You can get rid of all the boys or all but one. "Get rid of" could mean eat, sell, give away, or house separately. Even one boy may be too much for you once puberty hits.

You can set up a bachelor pad. If the boys are housed together with no girls to fight over it'w usually not very bad. They will develop a pecking order, but so will a flock of all girls. Just don't give them any girls to fight over. Ever.

You can get more girls but I personally do not recommend that approach unless you just want more girls. If the boys are going to fight over the girls, it doesn't matter if there are 20 girls or one, they are going to fight. Some people with one rooster for every 20 girls have the same kinds of over-mating or barebacked problems as a much smaller ratio. It's a good excuse to get more girls but I don't see it as solving a problem. You just have to add integration to your task list.

I don't know your goals or anything about your set-up, but my strong recommendation is to be ready to separate them immediately. The need can show up immediately and is usually when it is not convenient to stop everything else you are dealing with.
 
New chicken mom here. I have 7 chickens ranging 3-4 months old, and I'm pretty sure 4 out of the 7 are roos! They've all been raised together, and have established a pecking order amongst themselves. Is there any way they can continue to coexist or will things get ugly once sexual maturity hits?
They most likely will not coexist unless you separate them from the hens https://www.backyardchickens.com/articles/rooster-flocks.72998/.
 
I bought three pullets and three straight run chicks. The straight runs were all boys. By the time they were 3-1/2 months old, two of the boys were unholy terrors. They bit me. They harassed the girls until the girls just sat on the roost in the coop. I had to hand feed and water them; if they were on the floor or the ground, one of those cockerels was on them.

The situation went from everyone pretty much getting along to this situation in a matter of days. I tried to find homes for the two, but in the end I had to cull them. I couldn't even wait another four days to take them somewhere, they had to go NOW, it was that ugly.

If your chickens are all still getting along, figure out which, if any, of the cockerels you want to keep. Get rid of the rest. Rehome if you can, cull them if you can't. I couldn't find any takers. Not even "free chicken dinner, some disassembly required."

Culling them was very difficult. I cried. Hard. It wasn't their fault they were born male. But after the second one was gone, the girls came out of the coop. There was peace in my flock once again. Yes, I still have the third cockerel, and so far it is working out with just three pullets. From what I've read here, I am lucky in that regard.
 
I had to move my three cockerels into a bachelor pad at about 4.5 months. They were maturing and chasing the pullets around the run, and the pullets were still two months from mature.
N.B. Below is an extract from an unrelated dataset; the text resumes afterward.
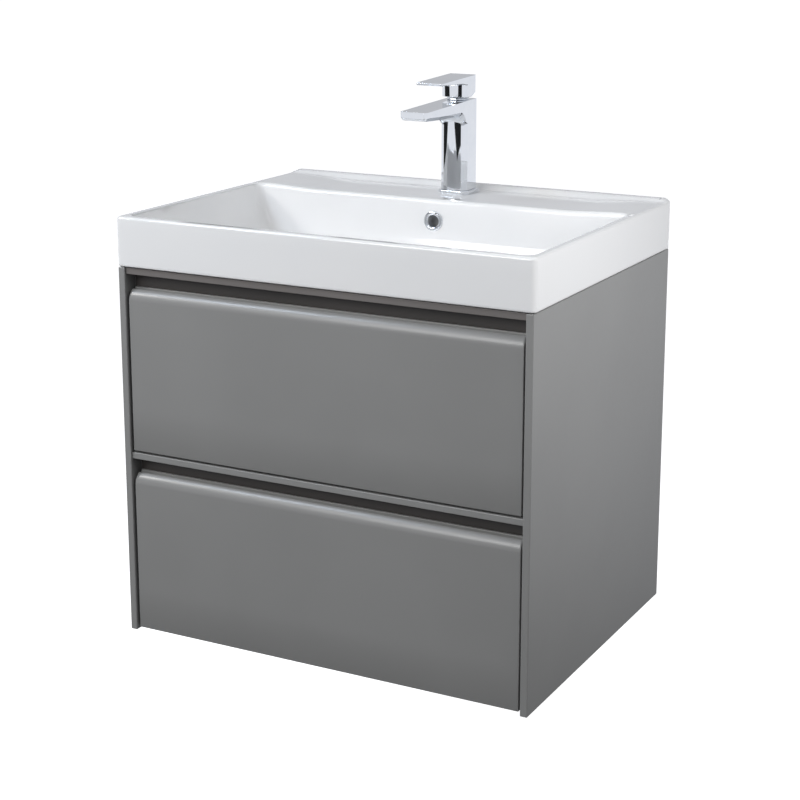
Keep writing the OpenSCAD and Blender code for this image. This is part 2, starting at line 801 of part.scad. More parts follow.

I gave one cockerel away, processed the other, and now the last cockerel standing is back with the ladies after about two months away.

I let the bachelors free range in sight of the pullets daily so they all remembered each other, and Gunther reintegrated immediately.

There were seven cockerels to start, but I gave three away and processed one before it became an issue with those, as soon as I knew they were cockerels.

My advice is raise two or three to choose one from at maturity but start thinking of them all as food now.